= Louis Fraser =

19th-century British zoologist

Louis Fraser (1810 – 1866) was a British zoologist and collector. In his early years, Fraser was curator of the Museum of the Zoological Society of London.

Little is known about Fraser's early life. He was born in 1810 and married Mary Ann Harrison on 17 February 1844. A son Oscar L. Fraser worked as an assistant in the Indian Museum at Calcutta around 1888. He worked for fourteen years at the museum of the Zoological Society of London. He worked with the anatomist Richard Owen on studies of the emu and rhea. He participated in the Niger expedition of 1841 as the African Civilization Society's scientist, with Allen and Thomson. On one occasion, he shot down a native boy in mistake for a monkey. He stayed on in Fernando Po and collected.

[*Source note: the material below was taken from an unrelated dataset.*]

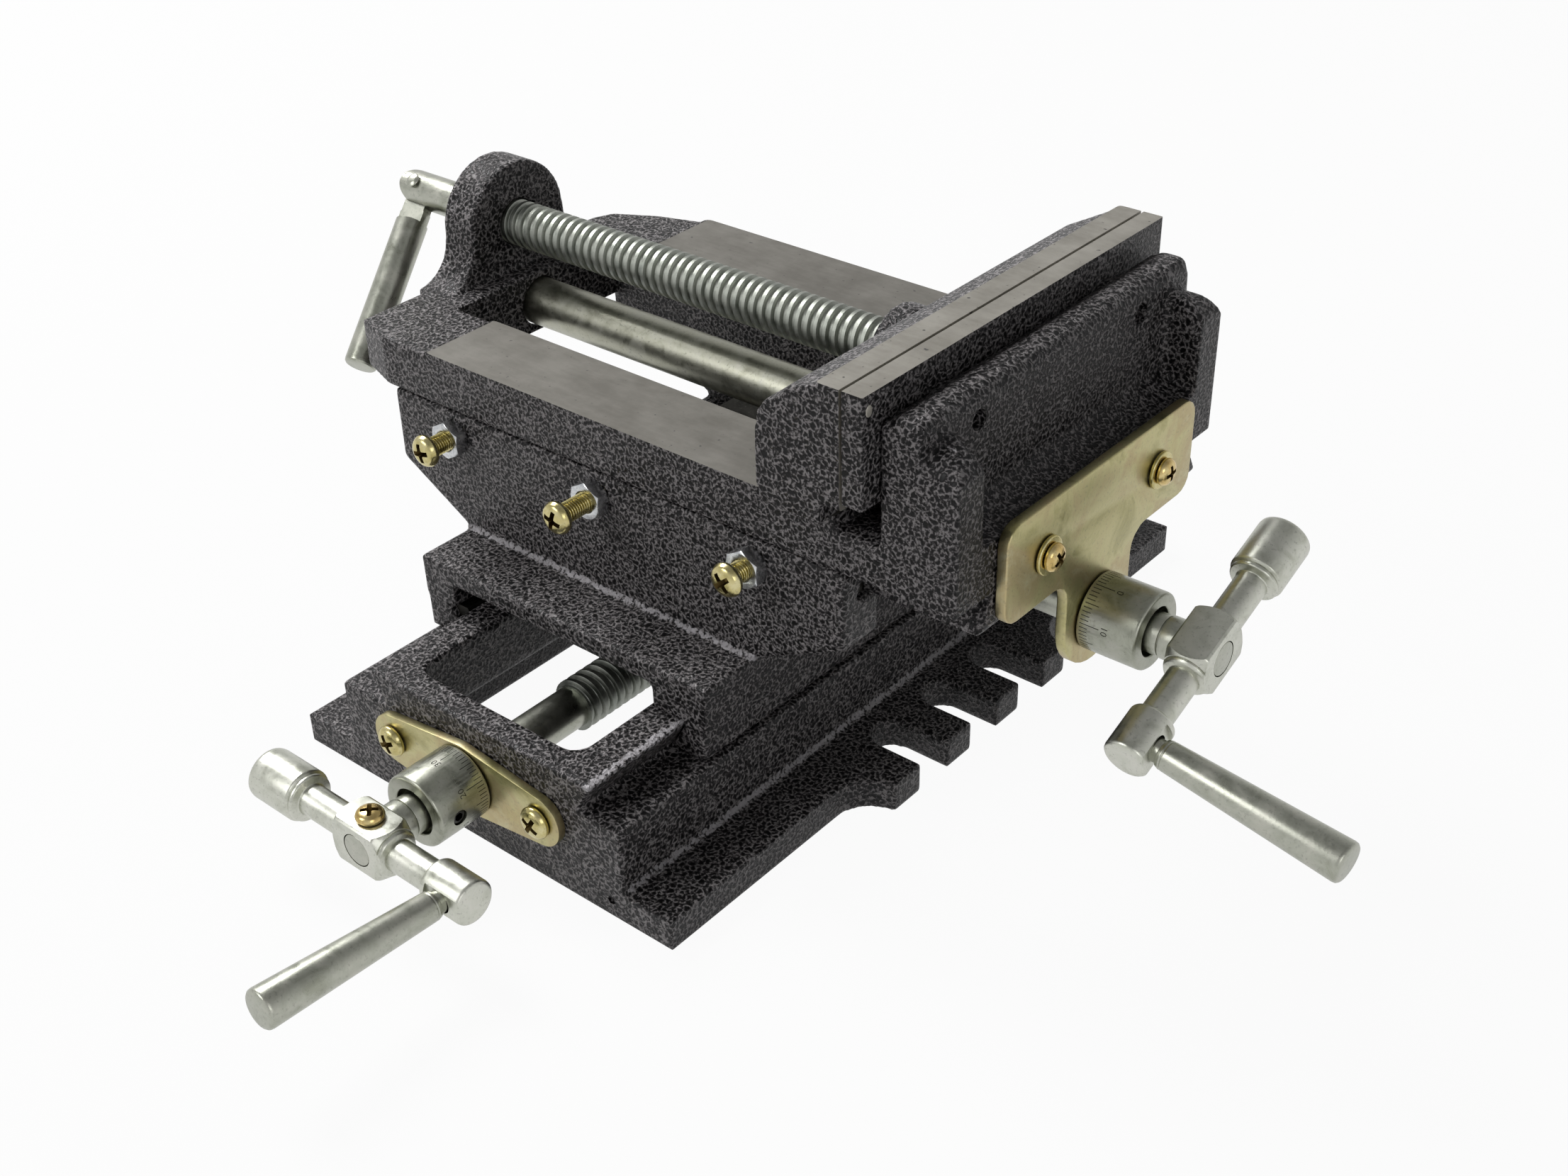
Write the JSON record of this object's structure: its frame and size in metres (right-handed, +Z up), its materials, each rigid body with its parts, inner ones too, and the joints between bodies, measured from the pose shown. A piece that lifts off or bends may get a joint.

Upon his return he became in charge of Lord Derby's collection at Knowsley Hall. In 1846 he was sent by Lord Derby to collect in north Africa. In 1848 he became conservator at Knowsley. He wrote Zoologica Typica, or figures of the new and rare animals and birds in the collection of the Zoological Society of London, a lavishly illustrated large-sized book, published in 1849. In this book he described many new species of birds. In 1850, Fraser was appointed Consul of Ouidah in the Kingdom of Dahomey. Around 1857–1859, he collected birds and mammals in Ecuador for Philip Lutley Sclater of the Zoological Society of London, and the year after in California. Upon his return to London, he opened a shop in Regent Street, London, selling exotic birds. The last years of his life he spent in America.

Fraser wrote a Catalogue of the Knowsley Collections (1850) and described several new species including the Derbyan parakeet Psittacula derbiana named after his employer. A number of species and subspecies have been named in his honour, including Fraser's anole (Anolis fraseri), Fraser's ground snake (Liophis epinephelus fraseri), a centipede snake (Tantilla fraseri, a synonym of Tantilla melanocephala), Fraser's eagle-owl (Bubo poensis), Fraser's warbler (Myiothlypis fraseri), and Fraser's musk shrew (Crocidura poensis). Died at age 56.